In Oak Bluffs, Deon Thomas has opened a new restaurant on upper Circuit Avenue. He thinks up-Islanders who've come to like his cooking will follow him down.
And, with a nod to Alley's, dealers in almost everything, the Oak Bluffs General Store has opened in Oak Bluffs, selling almost everything you want when you're not in West Tisbury.
And, we've mentioned here only a few of the enterprising business owners, veterans and newcomers, who, with faith and hope and a belief that what they do is important to all of the non-business operators among us. There are lots more, which is itself astonishing.

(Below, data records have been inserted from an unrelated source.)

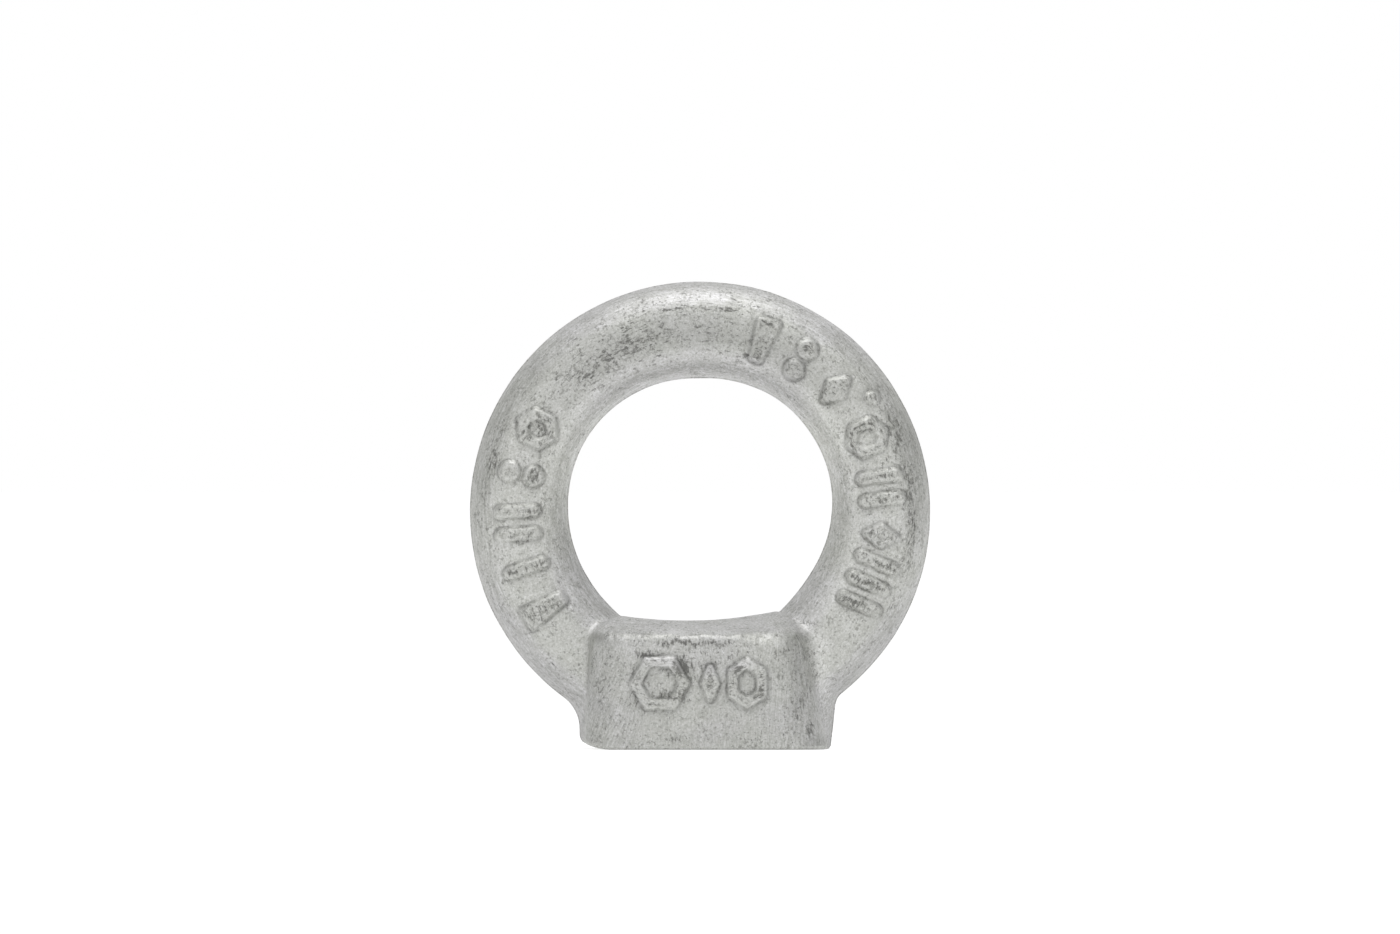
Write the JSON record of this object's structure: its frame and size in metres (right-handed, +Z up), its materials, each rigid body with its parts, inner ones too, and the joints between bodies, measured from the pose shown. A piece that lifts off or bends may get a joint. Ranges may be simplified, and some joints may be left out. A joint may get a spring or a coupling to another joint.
{
  "type": "lifting eye nut",
  "caption": "Drop-forged lifting eye nut: a domed ring standing on a drafted boss with a threaded through hole and a flat seat.",
  "frame": {"origin": "on the thread axis at the seat face, under the middle of the ring", "axes": "+Z up the thread axis from the seat through the eye, +Y through the eye away from the marked face, +X to the right of the marked face"},
  "size_m": [0.045, 0.0204, 0.0457],
  "materials": {
    "galvanised_steel": "matt hot-dip zinc over a forged skin"
  },
  "bodies": {
    "root": {"eye_nut": "galvanised_steel"}
  },
  "joints": []
}
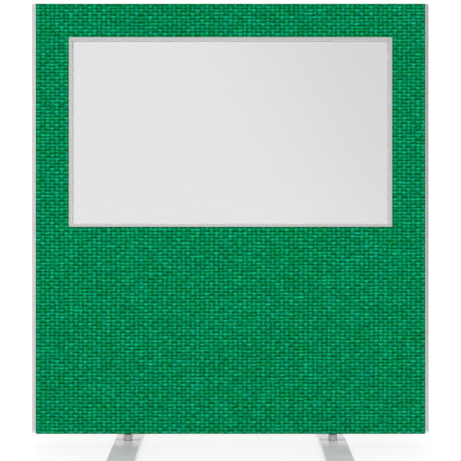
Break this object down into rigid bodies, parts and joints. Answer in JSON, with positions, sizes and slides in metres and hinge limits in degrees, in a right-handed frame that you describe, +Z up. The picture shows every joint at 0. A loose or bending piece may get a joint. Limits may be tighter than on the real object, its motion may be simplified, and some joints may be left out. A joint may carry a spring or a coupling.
{
  "type": "free-standing partition screen",
  "caption": "Free-standing fabric partition screen with a clear upper window, aluminium edge trims and flat swivelling stabiliser feet on levelling glides.",
  "frame": {"origin": "on the floor below the middle of the screen", "axes": "+X to the right as seen from the front, -Y out of the front face, +Z up"},
  "size_m": [1.202, 0.5, 1.34],
  "materials": {
    "timber": "matte",
    "infill": "matte",
    "face_board": "matte",
    "fabric": "matte",
    "bead_aluminium": "satin",
    "trim_aluminium": "satin",
    "pane": "gloss",
    "rubber": "matte",
    "grey_plastic": "satin",
    "silver_paint": "satin",
    "zinc": "satin",
    "nylon": "matte"
  },
  "bodies": {
    "panel": {"left_stile": "timber", "right_stile": "timber", "bottom_rail": "timber", "top_rail": "timber", "window_head": "timber", "window_sill": "timber", "left_window_jamb": "timber", "right_window_jamb": "timber", "lower_infill": "infill", "upper_infill": "infill", "left_infill": "infill", "right_infill": "infill", "front_face_board": "face_board", "back_face_board": "face_board", "fabric_cover": "fabric", "front_bead_top": "bead_aluminium", "front_bead_bottom": "bead_aluminium", "front_bead_left": "bead_aluminium", "front_bead_right": "bead_aluminium", "back_bead_top": "bead_aluminium", "back_bead_bottom": "bead_aluminium", "back_bead_left": "bead_aluminium", "back_bead_right": "bead_aluminium", "window_pane": "pane", "pane_gasket": "rubber", "left_edge_trim": "trim_aluminium", "right_edge_trim": "trim_aluminium", "left_top_cap": "grey_plastic", "right_top_cap": "grey_plastic", "left_bottom_cap": "grey_plastic", "right_bottom_cap": "grey_plastic", "left_trim_screw_1": "zinc", "left_trim_screw_2": "zinc", "left_trim_screw_3": "zinc", "right_trim_screw_1": "zinc", "right_trim_screw_2": "zinc", "right_trim_screw_3": "zinc", "left_mount_plate": "zinc", "right_mount_plate": "zinc", "left_mount_screw_1": "zinc", "left_mount_screw_2": "zinc", "right_mount_screw_1": "zinc", "right_mount_screw_2": "zinc", "left_pivot_bolt": "zinc", "right_pivot_bolt": "zinc", "left_bolt_washer": "zinc", "right_bolt_washer": "zinc", "left_threaded_insert": "zinc", "right_threaded_insert": "zinc", "left_friction_washer": "nylon", "right_friction_washer": "nylon"},
    "left_foot": {"left_foot_plate": "silver_paint", "left_foot_collar": "silver_paint"},
    "right_foot": {"right_foot_plate": "silver_paint", "right_foot_collar": "silver_paint"},
    "left_front_leveller": {"left_front_glide": "nylon"},
    "left_back_leveller": {"left_back_glide": "nylon"},
    "right_front_leveller": {"right_front_glide": "nylon"},
    "right_back_leveller": {"right_back_glide": "nylon"}
  },
  "joints": [
    {"name": "left_foot_swivel", "type": "hinge", "parent": "panel", "child": "left_foot", "pos_m": [-0.311, 0, 0.0125], "axis": [0, 0, 1], "range_deg": [-90, 90]},
    {"name": "right_foot_swivel", "type": "hinge", "parent": "panel", "child": "right_foot", "pos_m": [0.311, 0, 0.0125], "axis": [0, 0, 1], "range_deg": [-90, 90]},
    {"name": "left_front_level", "type": "slide", "parent": "left_foot", "child": "left_front_leveller", "axis": [0, 0, -1], "range_m": [0, 0.005]},
    {"name": "left_back_level", "type": "slide", "parent": "left_foot", "child": "left_back_leveller", "axis": [0, 0, -1], "range_m": [0, 0.005]},
    {"name": "right_front_level", "type": "slide", "parent": "right_foot", "child": "right_front_leveller", "axis": [0, 0, -1], "range_m": [0, 0.005]},
    {"name": "right_back_level", "type": "slide", "parent": "right_foot", "child": "right_back_leveller", "axis": [0, 0, -1], "range_m": [0, 0.005]}
  ]
}
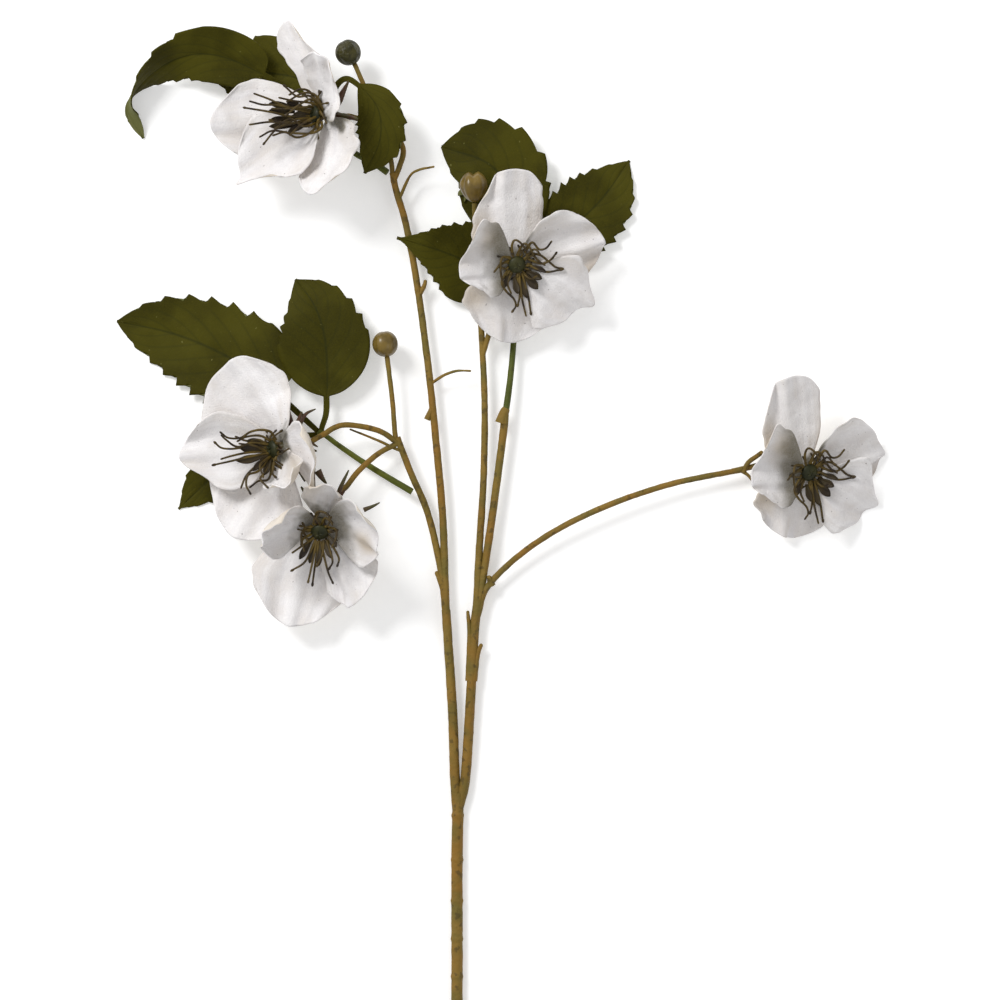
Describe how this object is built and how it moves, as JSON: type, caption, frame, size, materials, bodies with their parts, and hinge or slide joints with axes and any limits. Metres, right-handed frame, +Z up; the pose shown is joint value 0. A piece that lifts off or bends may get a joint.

Then, there are the builders, who hammered, wired, and plumbed themselves silly in the good times, but find themselves hove down now as the steam has escaped the economic boiler. John Early is a good example. No despair here. Mr. Early is the former long-time West Tisbury selectman and town representative to the Martha's Vineyard Commission. He is a general contractor, building big high-end projects and involved in sharp-pencil affordable housing projects as well. Mr. Early says what all the builders say: "It's definitely not what it has been in the past. We have a certain amount of work to do, but we're definitely feeling the crunch."
Then, he adds, because it's all about moving ahead and getting ahead, "We're very busy trying to stay busy."
A little sunshine, climatological and economic, will help, but no matter the odds, the tryers among us will find the bright lining in the gloom, or make it.